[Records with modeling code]
%%

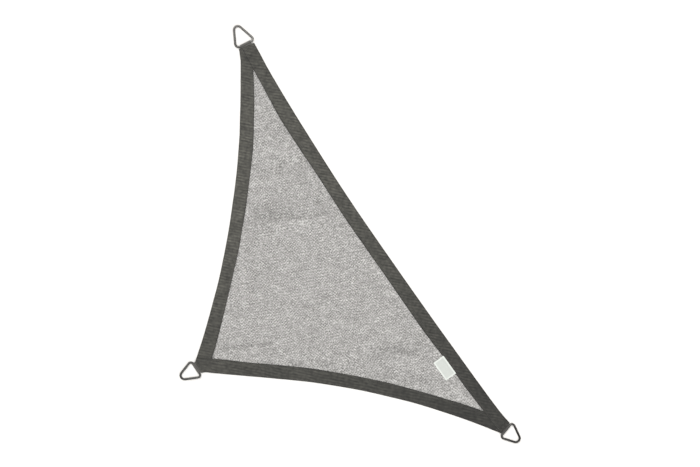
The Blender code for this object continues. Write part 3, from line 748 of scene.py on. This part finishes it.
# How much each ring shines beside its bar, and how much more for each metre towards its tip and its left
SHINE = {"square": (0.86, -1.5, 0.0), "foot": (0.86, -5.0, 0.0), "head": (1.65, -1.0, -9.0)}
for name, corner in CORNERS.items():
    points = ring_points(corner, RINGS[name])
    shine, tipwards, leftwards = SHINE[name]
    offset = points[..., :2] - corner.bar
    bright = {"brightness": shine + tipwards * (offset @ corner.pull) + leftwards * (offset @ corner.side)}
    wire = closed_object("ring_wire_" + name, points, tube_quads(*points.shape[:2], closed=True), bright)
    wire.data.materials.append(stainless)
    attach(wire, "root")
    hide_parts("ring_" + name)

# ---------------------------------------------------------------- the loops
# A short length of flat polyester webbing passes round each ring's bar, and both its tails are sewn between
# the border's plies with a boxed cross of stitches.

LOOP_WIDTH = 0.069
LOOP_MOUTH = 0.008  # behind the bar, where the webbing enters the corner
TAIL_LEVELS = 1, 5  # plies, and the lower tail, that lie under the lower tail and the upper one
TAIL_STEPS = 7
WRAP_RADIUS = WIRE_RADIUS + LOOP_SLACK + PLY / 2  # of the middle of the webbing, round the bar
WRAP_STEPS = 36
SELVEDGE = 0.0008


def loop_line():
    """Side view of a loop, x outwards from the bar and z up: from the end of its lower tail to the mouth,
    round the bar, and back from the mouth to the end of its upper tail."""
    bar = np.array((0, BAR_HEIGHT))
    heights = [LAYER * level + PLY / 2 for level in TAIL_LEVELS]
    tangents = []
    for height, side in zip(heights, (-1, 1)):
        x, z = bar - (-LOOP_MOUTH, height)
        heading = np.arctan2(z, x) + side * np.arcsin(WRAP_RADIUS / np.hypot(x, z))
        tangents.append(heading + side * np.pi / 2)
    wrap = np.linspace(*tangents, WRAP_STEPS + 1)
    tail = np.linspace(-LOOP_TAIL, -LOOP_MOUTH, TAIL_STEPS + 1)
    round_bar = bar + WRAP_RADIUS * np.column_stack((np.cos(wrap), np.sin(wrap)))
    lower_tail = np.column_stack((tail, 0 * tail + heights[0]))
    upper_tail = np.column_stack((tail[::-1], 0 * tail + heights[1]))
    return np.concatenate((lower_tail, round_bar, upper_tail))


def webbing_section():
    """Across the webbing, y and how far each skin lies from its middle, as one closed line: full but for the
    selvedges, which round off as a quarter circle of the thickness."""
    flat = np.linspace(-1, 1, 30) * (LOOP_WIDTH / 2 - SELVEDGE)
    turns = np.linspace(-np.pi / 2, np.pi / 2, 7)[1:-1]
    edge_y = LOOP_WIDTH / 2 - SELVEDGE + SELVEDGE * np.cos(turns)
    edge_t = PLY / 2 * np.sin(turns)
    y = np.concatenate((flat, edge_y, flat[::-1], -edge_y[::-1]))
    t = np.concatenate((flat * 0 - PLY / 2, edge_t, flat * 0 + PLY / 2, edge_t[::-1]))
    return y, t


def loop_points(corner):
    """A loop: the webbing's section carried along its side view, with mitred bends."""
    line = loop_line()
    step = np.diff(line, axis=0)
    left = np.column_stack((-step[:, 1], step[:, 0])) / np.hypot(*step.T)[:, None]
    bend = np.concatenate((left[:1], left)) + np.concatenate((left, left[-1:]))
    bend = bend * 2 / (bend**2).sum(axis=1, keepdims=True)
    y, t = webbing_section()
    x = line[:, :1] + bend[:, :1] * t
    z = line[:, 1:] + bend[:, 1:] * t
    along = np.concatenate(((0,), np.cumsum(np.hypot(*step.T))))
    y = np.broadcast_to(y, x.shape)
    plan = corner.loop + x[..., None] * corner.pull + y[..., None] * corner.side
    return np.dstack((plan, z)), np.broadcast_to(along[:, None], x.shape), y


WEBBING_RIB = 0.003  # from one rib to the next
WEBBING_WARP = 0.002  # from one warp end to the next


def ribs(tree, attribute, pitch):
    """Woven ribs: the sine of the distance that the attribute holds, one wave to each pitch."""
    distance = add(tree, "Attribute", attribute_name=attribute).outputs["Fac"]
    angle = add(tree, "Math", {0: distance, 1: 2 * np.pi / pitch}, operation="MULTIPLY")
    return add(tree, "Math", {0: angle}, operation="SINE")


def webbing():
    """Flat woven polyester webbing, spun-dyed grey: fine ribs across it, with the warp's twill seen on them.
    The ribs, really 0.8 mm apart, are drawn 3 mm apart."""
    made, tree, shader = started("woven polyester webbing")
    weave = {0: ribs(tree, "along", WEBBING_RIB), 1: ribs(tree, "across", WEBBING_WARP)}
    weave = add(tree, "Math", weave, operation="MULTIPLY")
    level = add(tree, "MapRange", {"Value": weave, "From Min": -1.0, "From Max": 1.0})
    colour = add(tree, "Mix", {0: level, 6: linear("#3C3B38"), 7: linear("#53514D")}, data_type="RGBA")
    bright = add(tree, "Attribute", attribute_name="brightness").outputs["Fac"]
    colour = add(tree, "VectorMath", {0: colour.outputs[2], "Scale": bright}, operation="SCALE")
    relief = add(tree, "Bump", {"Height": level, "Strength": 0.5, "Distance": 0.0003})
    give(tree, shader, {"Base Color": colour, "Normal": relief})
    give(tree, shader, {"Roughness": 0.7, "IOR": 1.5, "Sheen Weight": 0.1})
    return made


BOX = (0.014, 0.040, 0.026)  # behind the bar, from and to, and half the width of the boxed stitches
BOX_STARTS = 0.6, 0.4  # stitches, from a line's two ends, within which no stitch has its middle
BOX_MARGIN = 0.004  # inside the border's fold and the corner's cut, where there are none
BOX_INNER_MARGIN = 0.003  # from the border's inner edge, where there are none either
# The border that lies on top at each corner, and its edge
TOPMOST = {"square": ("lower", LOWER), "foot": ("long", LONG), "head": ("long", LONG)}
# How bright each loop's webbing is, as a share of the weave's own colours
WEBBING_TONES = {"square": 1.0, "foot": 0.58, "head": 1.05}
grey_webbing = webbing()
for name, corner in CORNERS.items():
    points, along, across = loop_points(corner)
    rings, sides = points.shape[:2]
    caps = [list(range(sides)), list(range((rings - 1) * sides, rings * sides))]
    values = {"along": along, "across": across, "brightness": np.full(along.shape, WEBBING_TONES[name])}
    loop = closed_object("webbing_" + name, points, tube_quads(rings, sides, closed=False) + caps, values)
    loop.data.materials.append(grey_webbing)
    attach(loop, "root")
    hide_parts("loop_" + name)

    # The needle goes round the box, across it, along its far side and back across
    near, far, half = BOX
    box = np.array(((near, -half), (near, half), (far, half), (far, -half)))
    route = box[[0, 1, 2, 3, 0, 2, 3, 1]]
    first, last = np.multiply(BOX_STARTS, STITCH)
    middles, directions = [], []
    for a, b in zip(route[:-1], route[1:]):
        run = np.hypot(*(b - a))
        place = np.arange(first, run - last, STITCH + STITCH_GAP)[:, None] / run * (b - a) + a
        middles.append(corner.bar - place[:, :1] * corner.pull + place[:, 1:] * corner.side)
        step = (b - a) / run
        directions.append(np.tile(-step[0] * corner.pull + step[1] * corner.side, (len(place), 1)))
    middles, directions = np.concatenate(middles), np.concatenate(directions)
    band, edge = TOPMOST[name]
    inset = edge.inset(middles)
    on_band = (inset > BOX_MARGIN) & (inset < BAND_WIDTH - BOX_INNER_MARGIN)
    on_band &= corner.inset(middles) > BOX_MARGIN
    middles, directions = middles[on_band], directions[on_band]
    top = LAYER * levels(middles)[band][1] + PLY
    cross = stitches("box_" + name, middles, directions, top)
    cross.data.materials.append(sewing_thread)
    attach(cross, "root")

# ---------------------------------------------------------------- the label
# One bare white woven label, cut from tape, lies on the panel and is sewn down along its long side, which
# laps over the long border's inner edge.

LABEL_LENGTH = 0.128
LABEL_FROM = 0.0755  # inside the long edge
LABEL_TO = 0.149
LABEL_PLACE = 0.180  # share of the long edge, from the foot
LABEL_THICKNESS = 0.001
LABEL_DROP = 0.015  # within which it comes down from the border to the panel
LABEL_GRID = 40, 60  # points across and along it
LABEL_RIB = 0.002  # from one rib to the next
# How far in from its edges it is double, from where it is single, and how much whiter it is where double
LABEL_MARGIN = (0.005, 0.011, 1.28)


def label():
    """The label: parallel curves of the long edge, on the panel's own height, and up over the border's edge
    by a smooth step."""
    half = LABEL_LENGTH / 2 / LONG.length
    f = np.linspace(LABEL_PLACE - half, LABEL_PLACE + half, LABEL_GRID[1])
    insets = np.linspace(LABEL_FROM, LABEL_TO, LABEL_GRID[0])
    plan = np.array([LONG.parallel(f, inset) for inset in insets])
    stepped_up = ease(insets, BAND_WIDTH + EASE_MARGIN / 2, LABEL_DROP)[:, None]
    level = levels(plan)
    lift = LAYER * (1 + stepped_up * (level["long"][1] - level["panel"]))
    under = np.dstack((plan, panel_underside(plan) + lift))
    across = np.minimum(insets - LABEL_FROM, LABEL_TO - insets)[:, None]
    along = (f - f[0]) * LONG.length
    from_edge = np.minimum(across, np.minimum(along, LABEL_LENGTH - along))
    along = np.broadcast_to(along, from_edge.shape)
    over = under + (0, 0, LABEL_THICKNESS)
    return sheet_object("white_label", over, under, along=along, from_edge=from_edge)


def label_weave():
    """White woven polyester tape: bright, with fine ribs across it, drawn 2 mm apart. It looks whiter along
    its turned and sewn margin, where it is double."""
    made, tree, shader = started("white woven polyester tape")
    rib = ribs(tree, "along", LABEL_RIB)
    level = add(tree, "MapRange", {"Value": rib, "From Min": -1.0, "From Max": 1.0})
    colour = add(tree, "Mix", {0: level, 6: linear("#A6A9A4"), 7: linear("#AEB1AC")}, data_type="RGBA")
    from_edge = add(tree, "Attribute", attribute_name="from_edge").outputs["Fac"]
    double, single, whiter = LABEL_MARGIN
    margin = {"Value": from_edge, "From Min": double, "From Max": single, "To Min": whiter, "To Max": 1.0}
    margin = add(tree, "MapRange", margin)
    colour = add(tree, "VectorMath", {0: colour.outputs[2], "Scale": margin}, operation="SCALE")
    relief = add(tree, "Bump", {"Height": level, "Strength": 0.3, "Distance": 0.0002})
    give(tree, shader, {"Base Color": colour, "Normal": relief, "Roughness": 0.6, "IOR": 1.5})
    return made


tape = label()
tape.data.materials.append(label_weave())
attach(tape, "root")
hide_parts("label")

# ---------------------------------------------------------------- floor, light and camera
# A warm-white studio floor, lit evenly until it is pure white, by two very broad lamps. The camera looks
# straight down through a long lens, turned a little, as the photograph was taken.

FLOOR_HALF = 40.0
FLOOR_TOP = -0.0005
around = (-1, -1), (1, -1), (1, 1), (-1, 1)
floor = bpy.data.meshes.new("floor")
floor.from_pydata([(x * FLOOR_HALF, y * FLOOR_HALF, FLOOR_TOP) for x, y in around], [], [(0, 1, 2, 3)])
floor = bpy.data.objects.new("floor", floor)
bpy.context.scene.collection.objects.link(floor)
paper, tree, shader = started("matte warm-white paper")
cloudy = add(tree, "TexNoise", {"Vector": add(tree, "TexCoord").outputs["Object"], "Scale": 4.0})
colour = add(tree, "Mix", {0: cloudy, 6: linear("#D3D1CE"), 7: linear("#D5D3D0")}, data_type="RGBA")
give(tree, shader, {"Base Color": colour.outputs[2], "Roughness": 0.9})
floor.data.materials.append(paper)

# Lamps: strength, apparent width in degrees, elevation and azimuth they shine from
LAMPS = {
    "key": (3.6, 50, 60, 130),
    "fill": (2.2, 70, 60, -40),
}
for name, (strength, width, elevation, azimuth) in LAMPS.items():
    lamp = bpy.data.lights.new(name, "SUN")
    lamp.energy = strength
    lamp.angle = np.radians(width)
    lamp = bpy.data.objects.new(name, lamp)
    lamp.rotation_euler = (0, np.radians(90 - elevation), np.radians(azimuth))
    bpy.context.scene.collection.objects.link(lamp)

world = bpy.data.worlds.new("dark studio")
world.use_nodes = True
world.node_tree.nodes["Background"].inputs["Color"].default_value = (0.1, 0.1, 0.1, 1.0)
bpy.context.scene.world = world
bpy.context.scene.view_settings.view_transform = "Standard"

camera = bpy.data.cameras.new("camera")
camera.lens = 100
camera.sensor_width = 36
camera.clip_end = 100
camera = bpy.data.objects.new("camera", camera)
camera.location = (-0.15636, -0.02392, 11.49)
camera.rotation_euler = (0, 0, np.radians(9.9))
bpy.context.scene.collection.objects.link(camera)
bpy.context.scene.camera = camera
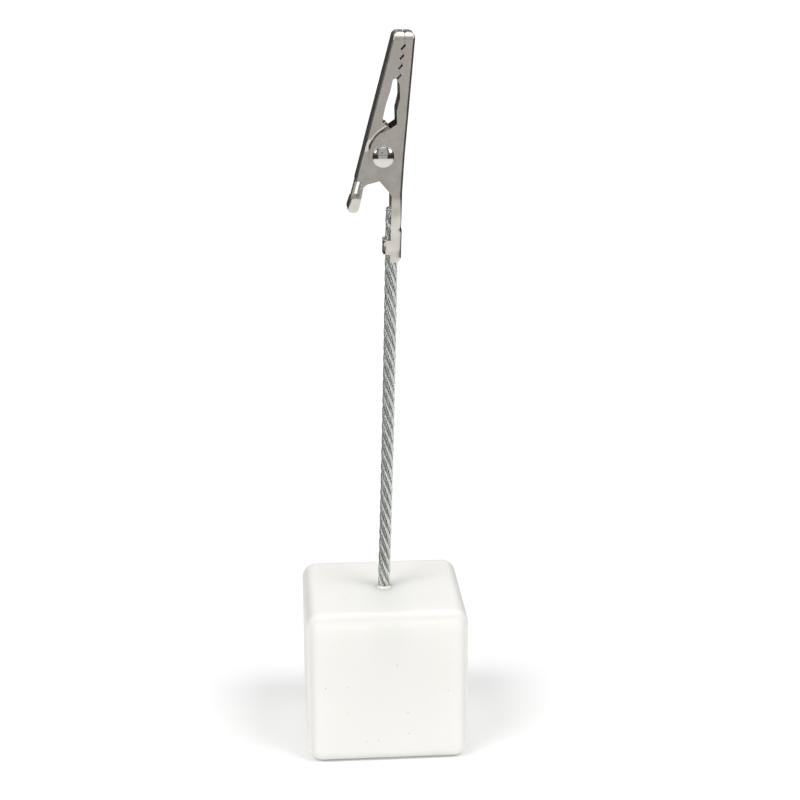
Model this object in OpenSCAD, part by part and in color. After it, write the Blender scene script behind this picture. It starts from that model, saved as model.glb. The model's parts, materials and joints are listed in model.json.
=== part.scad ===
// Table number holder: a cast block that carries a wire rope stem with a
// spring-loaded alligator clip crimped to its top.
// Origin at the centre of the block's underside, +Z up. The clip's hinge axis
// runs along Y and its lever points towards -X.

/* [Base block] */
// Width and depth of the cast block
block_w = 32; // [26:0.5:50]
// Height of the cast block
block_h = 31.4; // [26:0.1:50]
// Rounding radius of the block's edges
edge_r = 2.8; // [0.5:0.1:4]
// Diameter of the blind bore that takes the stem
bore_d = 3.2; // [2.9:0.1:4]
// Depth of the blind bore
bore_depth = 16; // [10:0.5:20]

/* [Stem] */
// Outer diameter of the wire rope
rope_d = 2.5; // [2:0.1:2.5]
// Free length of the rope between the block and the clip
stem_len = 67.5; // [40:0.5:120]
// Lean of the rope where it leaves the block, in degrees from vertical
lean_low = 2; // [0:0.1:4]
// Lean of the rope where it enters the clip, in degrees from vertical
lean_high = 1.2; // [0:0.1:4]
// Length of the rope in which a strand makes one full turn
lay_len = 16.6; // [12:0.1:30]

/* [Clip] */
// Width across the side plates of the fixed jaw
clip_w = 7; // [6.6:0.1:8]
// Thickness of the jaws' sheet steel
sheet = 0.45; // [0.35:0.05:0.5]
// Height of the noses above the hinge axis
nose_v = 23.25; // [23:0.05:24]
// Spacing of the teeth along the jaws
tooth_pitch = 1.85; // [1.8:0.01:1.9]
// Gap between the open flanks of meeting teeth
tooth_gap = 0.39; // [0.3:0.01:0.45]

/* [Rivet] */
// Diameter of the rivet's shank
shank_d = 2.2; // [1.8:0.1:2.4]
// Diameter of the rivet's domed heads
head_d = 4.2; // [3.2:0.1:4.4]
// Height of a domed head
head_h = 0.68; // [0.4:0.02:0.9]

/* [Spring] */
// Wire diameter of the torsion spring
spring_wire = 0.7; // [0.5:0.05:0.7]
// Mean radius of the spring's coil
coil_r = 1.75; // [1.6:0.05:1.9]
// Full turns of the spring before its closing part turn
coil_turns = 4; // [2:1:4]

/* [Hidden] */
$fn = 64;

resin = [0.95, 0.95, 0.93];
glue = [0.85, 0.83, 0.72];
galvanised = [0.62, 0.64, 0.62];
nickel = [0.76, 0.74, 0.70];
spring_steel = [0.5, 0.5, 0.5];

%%

### PROMPT
Tally the lines in the entries above that hold the word "attach". Reply with nothing but that count.

### OUTPUT BELOW
4